Working from home means that your personal and professional spaces run the risk of being blurred. Be careful that your time doesn’t become blurry as well. For instance, if you have an after-hours meeting, be sure to be clear about the intention — is it a social call with a colleague? Is it an informal way to address work-related matters? Clarifying at the outset your goals for the conversation will help create healthy boundaries and expectations.
4. Checking Our Email and Slack Late at Night
Even though I swear I’m off the clock, sometimes there are still things to be done after 8pm and I may look at email on my phone to see if it’s something important. On a good-habit day, I return the message to being marked as unread and deal with it the next day. On a bad-habit day, I run to my computer and do the task immediately, sometimes even emailing a colleague about it — with the caveat “not urgent” — while secretly hoping they too will want to take care of this right now!!!
This behavior is, of course, related to the previous one; checking our email (or Slack messages) is another way we stretch our workday outside of working hours.
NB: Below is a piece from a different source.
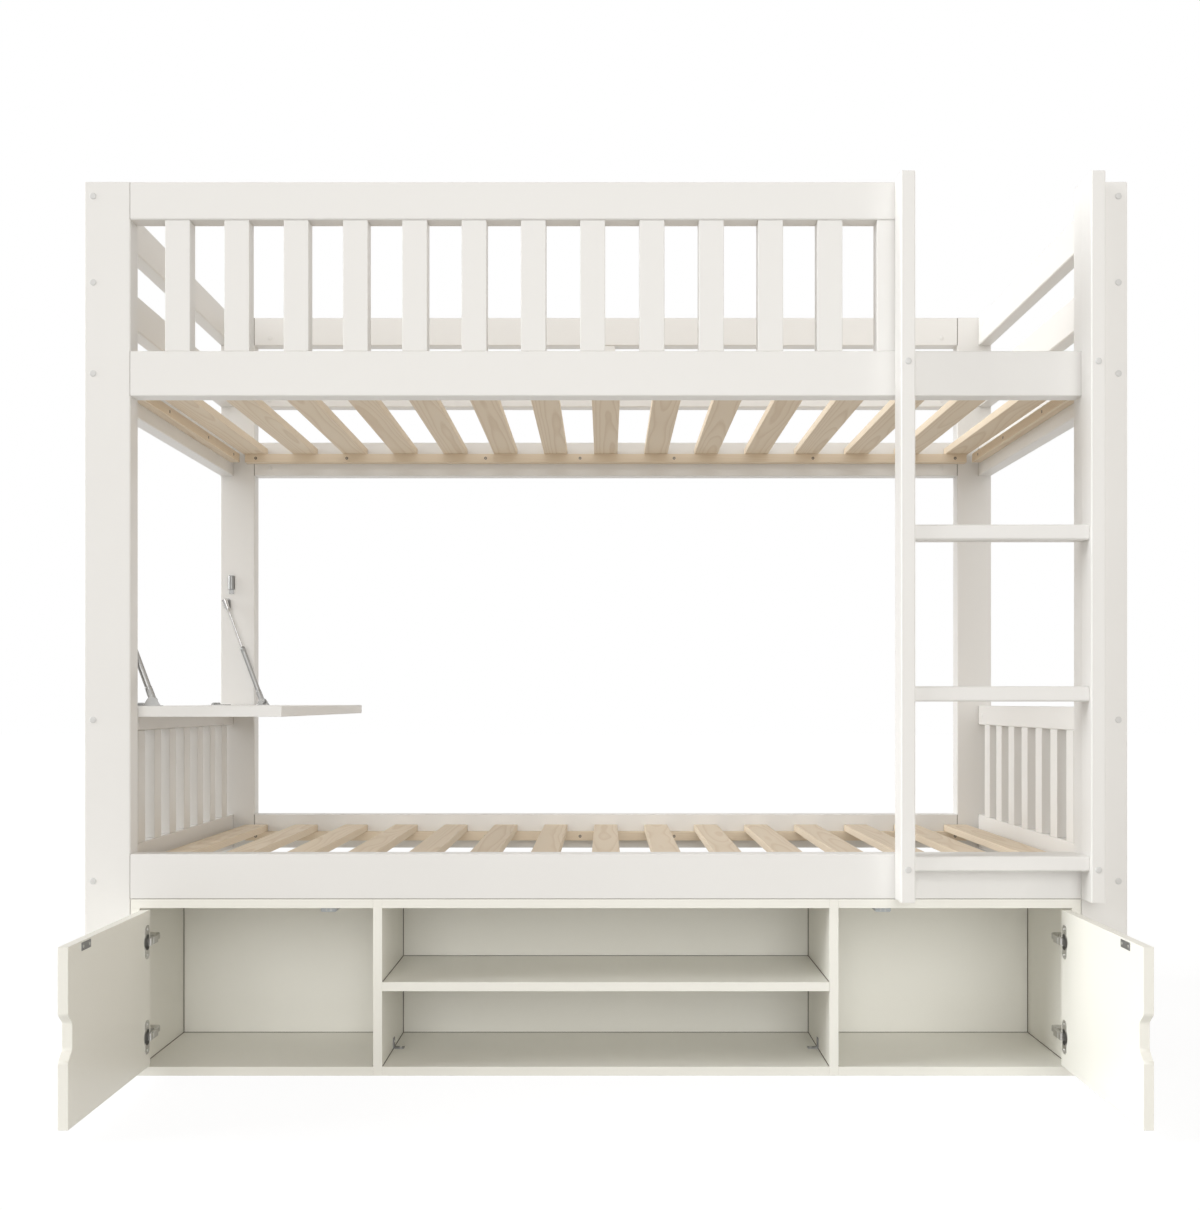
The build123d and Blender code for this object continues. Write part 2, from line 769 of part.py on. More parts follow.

The key difference, however, is that the former behavior is about making plans outside of the workday and this one is about impulsively checking to see if anything is happening. Know that if and when something is truly urgent — the information will get to you. Until then, silence your work notifications after a certain time, and do your absolute best to stop checking your phone. The day is done. No matter what happened at work, you’ve earned your evening.
5. Not Making Time for Personal Tasks
Calling your doctor to make an appointment, processing mail, and doing housework are just a few of the tasks that sometimes take a back seat to our work lives when we work from home. It's crazy to think that even though the laundry machine is right there, I am too engrossed — or feel too busy — to move my clothes to the dryer.
We used to take breaks to take care of personal tasks from the office, so why is it so difficult to make time for personal tasks while working from home?
One theory is that because we are constantly trying to prove that we are committed to our colleagues and team, if we are away from our virtual workspace, we feel we are not actually contributing. Another theory is that we get really pulled into what is going on, whether it is office politics or just work projects, and simply forget that we had a couple other things to take care of during office hours. In an office environment we have social cues to stop and take a break, and even sometimes our commutes allow us to take care of some tasks.
Remember, it’s not only okay to make time for personal tasks, it’s important. Some things can only be done during work hours, and others — like switching the laundry — can be done as a necessary break from focused work.
The key to shifting these behaviors, and forming healthier ones, is all about boundary-setting and better time management. While we all do some of these things sometimes, forming better habits and taking the first step in correcting unhealthy patterns will help us avoid burnout (and UTIs).
We are all works in progress in our professional lives as well as in our personal lives. Which of these behavior changes do you think you could work on tomorrow — or even today?